## [YOUR TASK]
Among the records that follow, set down only the lines from the one containing "Keep writing the" to the one containing "every second face.", both included, exactly.

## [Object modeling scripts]

>>>>>

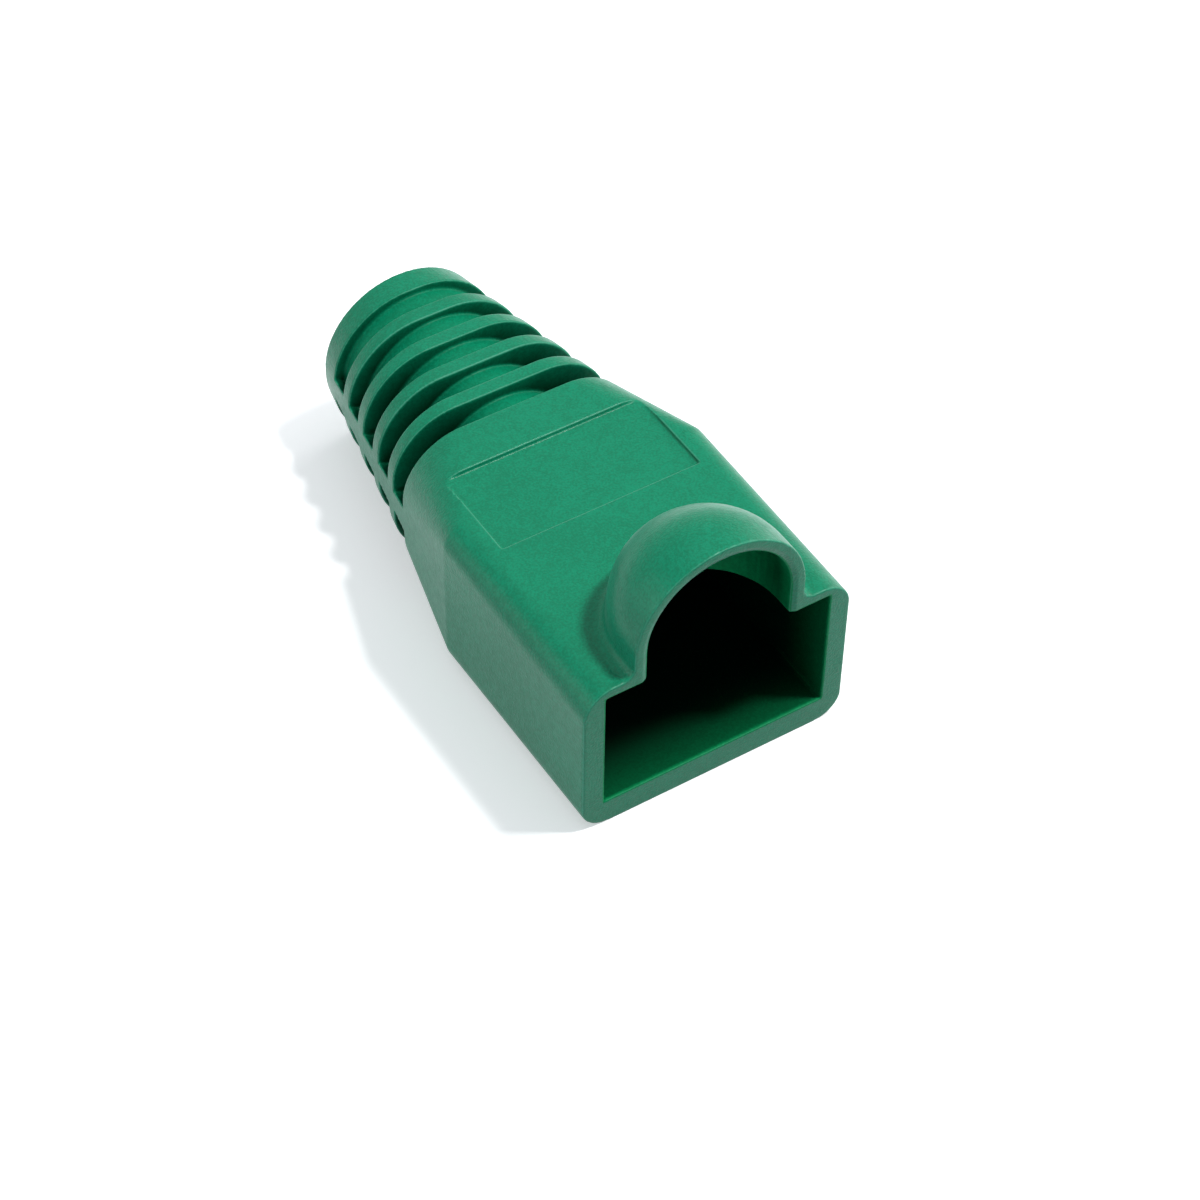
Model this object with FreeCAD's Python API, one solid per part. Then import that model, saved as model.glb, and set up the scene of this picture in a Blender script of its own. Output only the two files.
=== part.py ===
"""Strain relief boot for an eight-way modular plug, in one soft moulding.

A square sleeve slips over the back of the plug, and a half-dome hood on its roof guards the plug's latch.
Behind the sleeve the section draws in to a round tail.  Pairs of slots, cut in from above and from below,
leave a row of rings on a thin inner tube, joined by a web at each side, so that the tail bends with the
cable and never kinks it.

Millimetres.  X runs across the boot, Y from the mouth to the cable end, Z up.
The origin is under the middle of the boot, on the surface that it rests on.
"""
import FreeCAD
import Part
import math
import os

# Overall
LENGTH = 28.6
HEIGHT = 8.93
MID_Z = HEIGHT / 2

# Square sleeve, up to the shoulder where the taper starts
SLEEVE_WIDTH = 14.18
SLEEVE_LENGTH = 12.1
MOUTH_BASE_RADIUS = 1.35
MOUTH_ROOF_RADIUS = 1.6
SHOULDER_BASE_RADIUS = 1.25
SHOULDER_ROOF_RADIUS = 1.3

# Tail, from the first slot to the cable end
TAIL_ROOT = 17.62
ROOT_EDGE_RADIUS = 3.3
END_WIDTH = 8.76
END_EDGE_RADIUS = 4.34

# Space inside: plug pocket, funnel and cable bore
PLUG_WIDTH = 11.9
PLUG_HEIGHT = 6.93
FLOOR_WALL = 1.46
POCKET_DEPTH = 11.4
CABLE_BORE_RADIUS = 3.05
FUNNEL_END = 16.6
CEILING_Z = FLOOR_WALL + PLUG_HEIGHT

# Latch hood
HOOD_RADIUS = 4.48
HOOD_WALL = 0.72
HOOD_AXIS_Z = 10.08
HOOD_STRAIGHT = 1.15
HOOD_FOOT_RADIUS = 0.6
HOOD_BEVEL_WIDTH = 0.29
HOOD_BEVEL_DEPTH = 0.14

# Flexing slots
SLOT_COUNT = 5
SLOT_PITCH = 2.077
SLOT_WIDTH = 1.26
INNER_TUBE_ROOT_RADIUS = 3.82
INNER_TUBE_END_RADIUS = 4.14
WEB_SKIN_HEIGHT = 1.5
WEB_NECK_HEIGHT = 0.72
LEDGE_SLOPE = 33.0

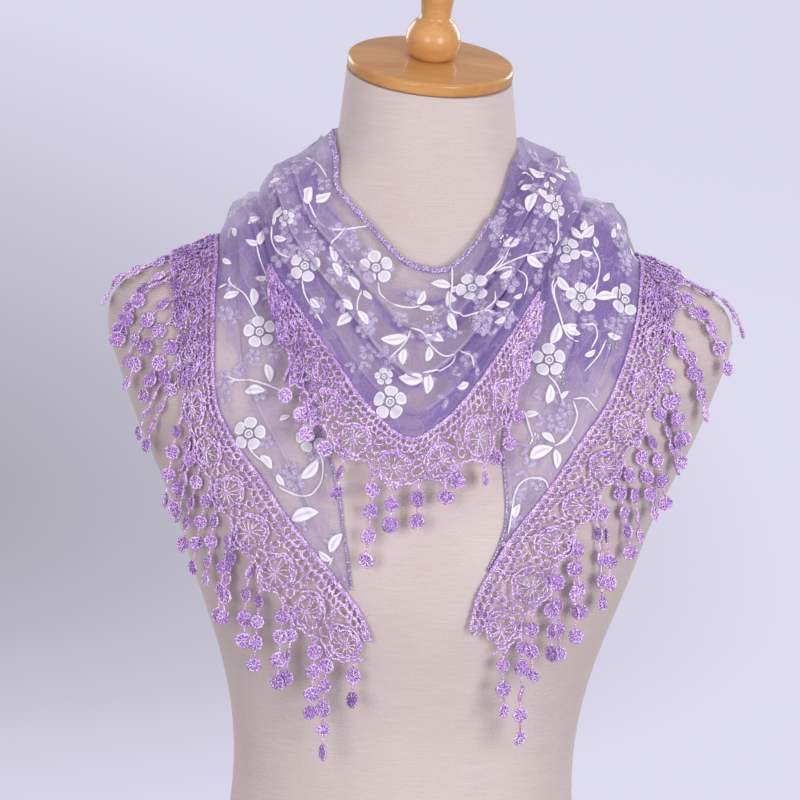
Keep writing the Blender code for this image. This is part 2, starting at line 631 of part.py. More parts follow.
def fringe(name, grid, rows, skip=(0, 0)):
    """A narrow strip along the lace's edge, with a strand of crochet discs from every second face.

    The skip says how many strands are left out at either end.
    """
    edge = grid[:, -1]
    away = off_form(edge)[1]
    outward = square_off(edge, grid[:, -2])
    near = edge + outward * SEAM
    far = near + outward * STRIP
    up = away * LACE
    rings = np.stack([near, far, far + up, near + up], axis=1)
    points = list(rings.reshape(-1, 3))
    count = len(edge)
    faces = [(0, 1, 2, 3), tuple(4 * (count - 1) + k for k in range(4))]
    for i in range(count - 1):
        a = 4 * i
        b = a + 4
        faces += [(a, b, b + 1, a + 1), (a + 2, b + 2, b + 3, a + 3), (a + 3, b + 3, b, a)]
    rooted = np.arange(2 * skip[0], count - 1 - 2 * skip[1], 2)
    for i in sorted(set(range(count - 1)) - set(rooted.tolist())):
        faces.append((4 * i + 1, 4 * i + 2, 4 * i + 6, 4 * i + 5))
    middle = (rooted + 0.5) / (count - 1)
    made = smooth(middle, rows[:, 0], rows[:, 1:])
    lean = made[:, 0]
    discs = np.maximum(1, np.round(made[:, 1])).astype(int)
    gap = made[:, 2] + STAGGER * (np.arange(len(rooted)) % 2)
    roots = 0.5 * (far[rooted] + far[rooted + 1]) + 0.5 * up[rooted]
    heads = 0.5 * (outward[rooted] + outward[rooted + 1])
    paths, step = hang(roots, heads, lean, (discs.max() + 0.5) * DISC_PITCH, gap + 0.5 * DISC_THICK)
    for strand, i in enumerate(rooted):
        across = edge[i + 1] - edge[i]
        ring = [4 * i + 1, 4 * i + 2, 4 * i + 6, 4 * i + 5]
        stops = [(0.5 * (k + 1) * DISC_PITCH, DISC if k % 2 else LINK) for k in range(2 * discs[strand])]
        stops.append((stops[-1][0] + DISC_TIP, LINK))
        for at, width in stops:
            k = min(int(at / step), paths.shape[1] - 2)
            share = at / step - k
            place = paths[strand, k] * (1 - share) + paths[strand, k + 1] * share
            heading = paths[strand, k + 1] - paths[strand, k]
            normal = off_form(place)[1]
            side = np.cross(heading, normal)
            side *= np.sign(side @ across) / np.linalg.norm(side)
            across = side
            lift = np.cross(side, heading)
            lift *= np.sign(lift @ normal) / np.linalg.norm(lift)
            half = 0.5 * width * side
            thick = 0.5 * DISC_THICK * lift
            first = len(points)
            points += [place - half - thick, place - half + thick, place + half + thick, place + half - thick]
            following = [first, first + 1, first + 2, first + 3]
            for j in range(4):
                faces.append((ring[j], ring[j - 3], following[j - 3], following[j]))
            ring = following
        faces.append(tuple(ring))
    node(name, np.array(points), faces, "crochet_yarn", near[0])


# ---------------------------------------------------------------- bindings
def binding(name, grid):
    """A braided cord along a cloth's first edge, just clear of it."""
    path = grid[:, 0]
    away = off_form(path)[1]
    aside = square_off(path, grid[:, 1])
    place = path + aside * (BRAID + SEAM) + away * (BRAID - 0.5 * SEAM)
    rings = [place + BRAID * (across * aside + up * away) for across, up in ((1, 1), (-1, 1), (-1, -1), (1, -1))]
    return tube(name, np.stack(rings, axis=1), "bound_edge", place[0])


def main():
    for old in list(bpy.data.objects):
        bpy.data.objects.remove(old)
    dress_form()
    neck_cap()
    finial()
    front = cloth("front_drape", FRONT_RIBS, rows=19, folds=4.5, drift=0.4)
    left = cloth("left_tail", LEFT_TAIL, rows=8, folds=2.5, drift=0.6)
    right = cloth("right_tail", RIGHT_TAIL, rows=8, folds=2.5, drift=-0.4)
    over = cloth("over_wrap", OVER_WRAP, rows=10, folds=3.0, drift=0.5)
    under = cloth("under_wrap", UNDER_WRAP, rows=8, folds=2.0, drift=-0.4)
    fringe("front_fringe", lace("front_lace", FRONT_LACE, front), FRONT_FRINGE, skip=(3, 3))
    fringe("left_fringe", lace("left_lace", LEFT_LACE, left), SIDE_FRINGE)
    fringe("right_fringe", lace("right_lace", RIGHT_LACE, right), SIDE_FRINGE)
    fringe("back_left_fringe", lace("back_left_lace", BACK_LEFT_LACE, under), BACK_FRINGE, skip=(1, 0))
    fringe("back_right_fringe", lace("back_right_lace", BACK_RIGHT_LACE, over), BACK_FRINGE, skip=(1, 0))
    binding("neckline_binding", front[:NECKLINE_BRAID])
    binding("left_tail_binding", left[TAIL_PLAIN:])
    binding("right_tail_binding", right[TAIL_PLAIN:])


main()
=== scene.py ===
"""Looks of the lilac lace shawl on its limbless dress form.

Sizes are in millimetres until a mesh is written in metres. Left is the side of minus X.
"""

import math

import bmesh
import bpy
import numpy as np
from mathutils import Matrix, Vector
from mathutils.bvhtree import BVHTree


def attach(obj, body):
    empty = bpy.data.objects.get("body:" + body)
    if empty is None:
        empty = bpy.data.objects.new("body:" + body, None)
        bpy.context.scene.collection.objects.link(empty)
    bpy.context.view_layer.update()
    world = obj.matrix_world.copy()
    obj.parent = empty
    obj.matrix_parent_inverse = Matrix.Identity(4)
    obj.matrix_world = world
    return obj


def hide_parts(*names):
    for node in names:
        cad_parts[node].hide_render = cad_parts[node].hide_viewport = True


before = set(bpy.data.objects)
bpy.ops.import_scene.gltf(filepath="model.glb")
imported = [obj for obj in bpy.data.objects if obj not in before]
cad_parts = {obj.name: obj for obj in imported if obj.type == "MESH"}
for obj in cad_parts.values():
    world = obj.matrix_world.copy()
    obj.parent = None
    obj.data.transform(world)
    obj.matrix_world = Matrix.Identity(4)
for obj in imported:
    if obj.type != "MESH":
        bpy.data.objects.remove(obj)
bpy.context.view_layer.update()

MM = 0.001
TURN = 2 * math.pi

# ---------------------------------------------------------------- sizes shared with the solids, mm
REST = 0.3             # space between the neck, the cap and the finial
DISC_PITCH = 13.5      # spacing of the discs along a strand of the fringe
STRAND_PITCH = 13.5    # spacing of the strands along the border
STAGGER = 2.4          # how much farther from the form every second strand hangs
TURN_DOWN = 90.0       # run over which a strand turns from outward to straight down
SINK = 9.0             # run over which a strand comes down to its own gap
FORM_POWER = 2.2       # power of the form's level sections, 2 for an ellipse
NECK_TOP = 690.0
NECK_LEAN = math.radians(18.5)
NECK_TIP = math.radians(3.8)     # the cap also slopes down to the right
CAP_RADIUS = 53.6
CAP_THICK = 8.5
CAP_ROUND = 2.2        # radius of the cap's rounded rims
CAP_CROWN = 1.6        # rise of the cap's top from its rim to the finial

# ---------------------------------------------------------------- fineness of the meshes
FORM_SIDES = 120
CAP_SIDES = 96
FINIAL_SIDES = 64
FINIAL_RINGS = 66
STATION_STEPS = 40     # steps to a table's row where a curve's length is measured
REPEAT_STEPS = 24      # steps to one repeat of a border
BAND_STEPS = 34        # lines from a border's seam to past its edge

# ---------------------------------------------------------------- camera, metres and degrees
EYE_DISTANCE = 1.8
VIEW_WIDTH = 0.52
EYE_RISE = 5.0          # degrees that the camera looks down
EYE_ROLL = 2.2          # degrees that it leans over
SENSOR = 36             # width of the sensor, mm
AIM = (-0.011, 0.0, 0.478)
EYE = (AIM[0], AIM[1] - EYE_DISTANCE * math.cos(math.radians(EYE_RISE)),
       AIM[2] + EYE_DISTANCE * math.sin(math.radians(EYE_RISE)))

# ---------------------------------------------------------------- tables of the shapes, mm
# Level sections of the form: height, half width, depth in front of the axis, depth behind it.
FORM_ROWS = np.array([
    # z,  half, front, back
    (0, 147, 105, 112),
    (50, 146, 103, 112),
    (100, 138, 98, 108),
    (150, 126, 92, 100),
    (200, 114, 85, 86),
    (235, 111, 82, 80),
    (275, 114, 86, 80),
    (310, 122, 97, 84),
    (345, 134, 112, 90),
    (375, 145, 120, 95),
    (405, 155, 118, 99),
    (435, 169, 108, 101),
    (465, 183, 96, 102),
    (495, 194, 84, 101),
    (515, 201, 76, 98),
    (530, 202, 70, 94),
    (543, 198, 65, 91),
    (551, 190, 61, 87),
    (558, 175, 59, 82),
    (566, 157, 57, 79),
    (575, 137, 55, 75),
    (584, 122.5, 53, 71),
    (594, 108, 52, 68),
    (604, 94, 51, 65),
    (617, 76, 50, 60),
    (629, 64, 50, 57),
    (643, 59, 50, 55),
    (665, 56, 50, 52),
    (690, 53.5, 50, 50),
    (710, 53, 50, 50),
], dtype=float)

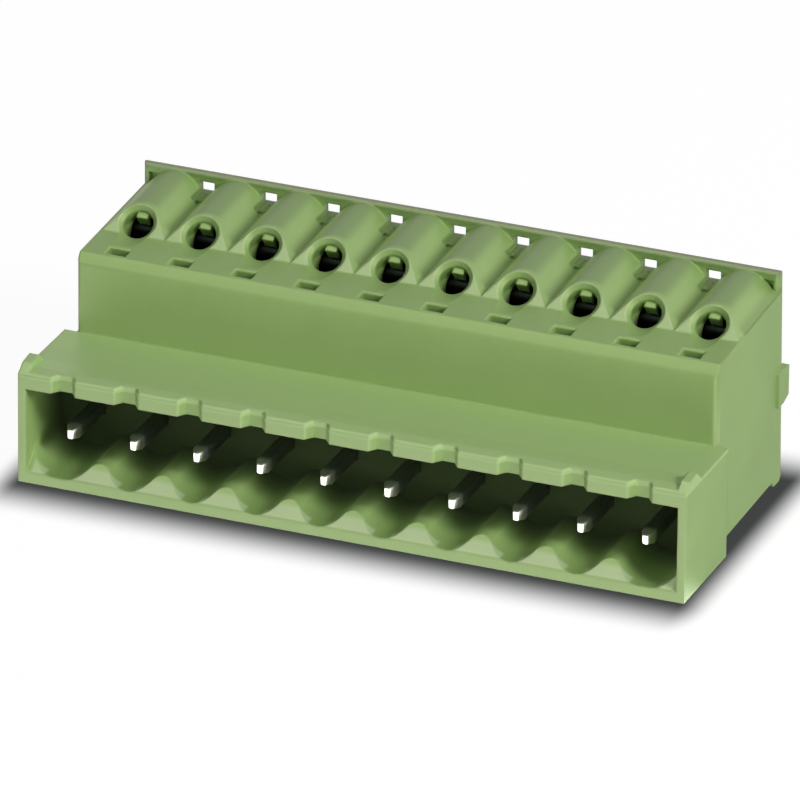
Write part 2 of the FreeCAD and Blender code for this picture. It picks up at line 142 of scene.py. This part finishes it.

<<<<<

## [OUTPUT OF THE EXERCISE]
Keep writing the Blender code for this image. This is part 2, starting at line 631 of part.py. More parts follow.
def fringe(name, grid, rows, skip=(0, 0)):
    """A narrow strip along the lace's edge, with a strand of crochet discs from every second face.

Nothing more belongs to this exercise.